Catch 22 is a small but perfectly pleasant gay bar. Pleasant, but certainly not understated – it’s not a place where you could spend any amount of time wondering. Firstly, the familiar rainbow sign is just outside the front door, then there are the number of gay and lesbian flyers and newspapers distributed around the bar (this is definitely the place to pick up your Gay Buddy Map of London, and Hazel spent a lot of time reading Boyz magazine), and finally there is the fact that they had a fridge full of tequila drinks that were packaged in the shape of willies. Not just a vague phallic shape either, they were proper pink and veiny. Sorry.

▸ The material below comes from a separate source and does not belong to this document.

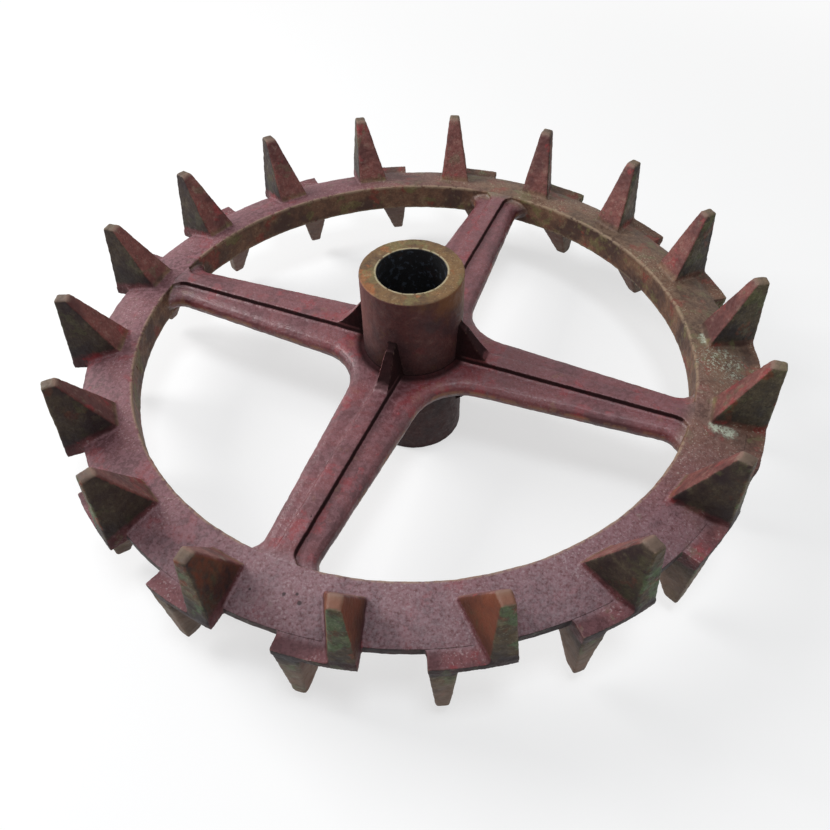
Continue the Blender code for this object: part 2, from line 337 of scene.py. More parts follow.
def arc(centre: tuple[float, float], radius: float, start: float, end: float, steps: int) -> Outline:
    """Points of an arc in a section.

    Args:
        centre: radius and height of the arc's centre.
        radius: radius of the arc.
        start: first bearing, in degrees.
        end: last bearing, in degrees.
        steps: number of steps.

    Returns:
        The points, both ends included.
    """
    points = []
    for step in range(steps + 1):
        bearing = math.radians(start + (end - start) * step / steps)
        points.append((centre[0] + radius * math.cos(bearing), centre[1] + radius * math.sin(bearing)))
    return points


def mirrored(upper: Outline) -> Outline:
    """Closed outline of which the upper half is given, with its points from the bore outwards."""
    return upper + [(radius, -height) for radius, height in reversed(upper)]


def divided(outline: Outline, run: float) -> Outline:
    """Divide the long edges of a closed outline.

    Args:
        outline: corners as radius and height.
        run: greatest length of an edge.

    Returns:
        The outline with the added points.
    """
    points = []
    for near, far in zip(outline, outline[1:] + outline[:1]):
        parts = max(1, math.ceil(math.dist(near, far) / run))
        for part in range(parts):
            share = part / parts
            points.append((near[0] + (far[0] - near[0]) * share, near[1] + (far[1] - near[1]) * share))
    return points


@dataclass
class Rim:
    """Wedge-shaped band of the ring, without its blocks.

    Attributes:
        bore_rounding, edge_rounding: radii of its corners.
        edge_bearing: bearing at which the sloping crown meets the edge's rounding.
        crown_steps: steps of the crown's curve.
        corner_steps, core_corner_steps: steps of a corner, on the skin and on a hidden stretch.
    """

    bore_rounding: float = 0.0020
    edge_rounding: float = 0.0012
    edge_bearing: float = 68.0
    crown_steps: int = 12
    corner_steps: int = 4
    core_corner_steps: int = 2

    def outline(self, inset: float, steps: int) -> Outline:
        """Section of the band.

        Args:
            inset: how far the section lies under the surface.
            steps: steps of each rounded corner.

        Returns:
            Corners as radius and height, both halves.
        """
        bore = SIZES.bore_radius + inset
        edge = SIZES.edge_radius - inset
        top = SIZES.wall_rise - inset
        side = SIZES.edge_rise - inset
        corner = (bore + self.bore_rounding, top - self.bore_rounding)
        upper = arc(corner, self.bore_rounding, 180, 90, steps)
        run = edge - self.edge_rounding - upper[-1][0]
        for _ in range(1, self.crown_steps):
            radius = upper[-1][0] + run / self.crown_steps
            upper.append((radius, SIZES.crown(radius) - inset))
        corner = (edge - self.edge_rounding, side - self.edge_rounding)
        return mirrored(upper + arc(corner, self.edge_rounding, self.edge_bearing, 0, steps))

    def core_outline(self) -> Outline:
        """Section of a hidden stretch of the band, which other pieces are fused with."""
        return self.outline(SIZES.core_inset, self.core_corner_steps)

    def build(self) -> Piece:
        """Turn the band and press the mould's grain into it.

        Returns:
            The band.
        """
        outline = divided(self.outline(0.0, self.corner_steps), GRAIN.run)
        band = Bench.turned("rim_band", outline, 360, GRAIN.turn_steps)
        MOULD.press(band)
        return band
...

Anyway, the atmosphere was pretty relaxed, the landlady was most pleasant, and we sat back and cast our eyes around the rest of the room – they had a pool table towards the back, next door to a Dj booth festooned with rope lights. The music was pretty good too – by the way can anyone remember who did that 80s song about “I hear your footsteps in the street/it won’t be long before we meet/It’s ooobvious!” because we were humming it for the next three hours. Hazel thought it was Aztec Camera – she’s probably right.

We finished off our drinks, declined the opportunity to do a round of “tequila cocks” (I’m sure that’s not what they are called) and bade the landlady a fond farewell before moving back off into the North London sunshine.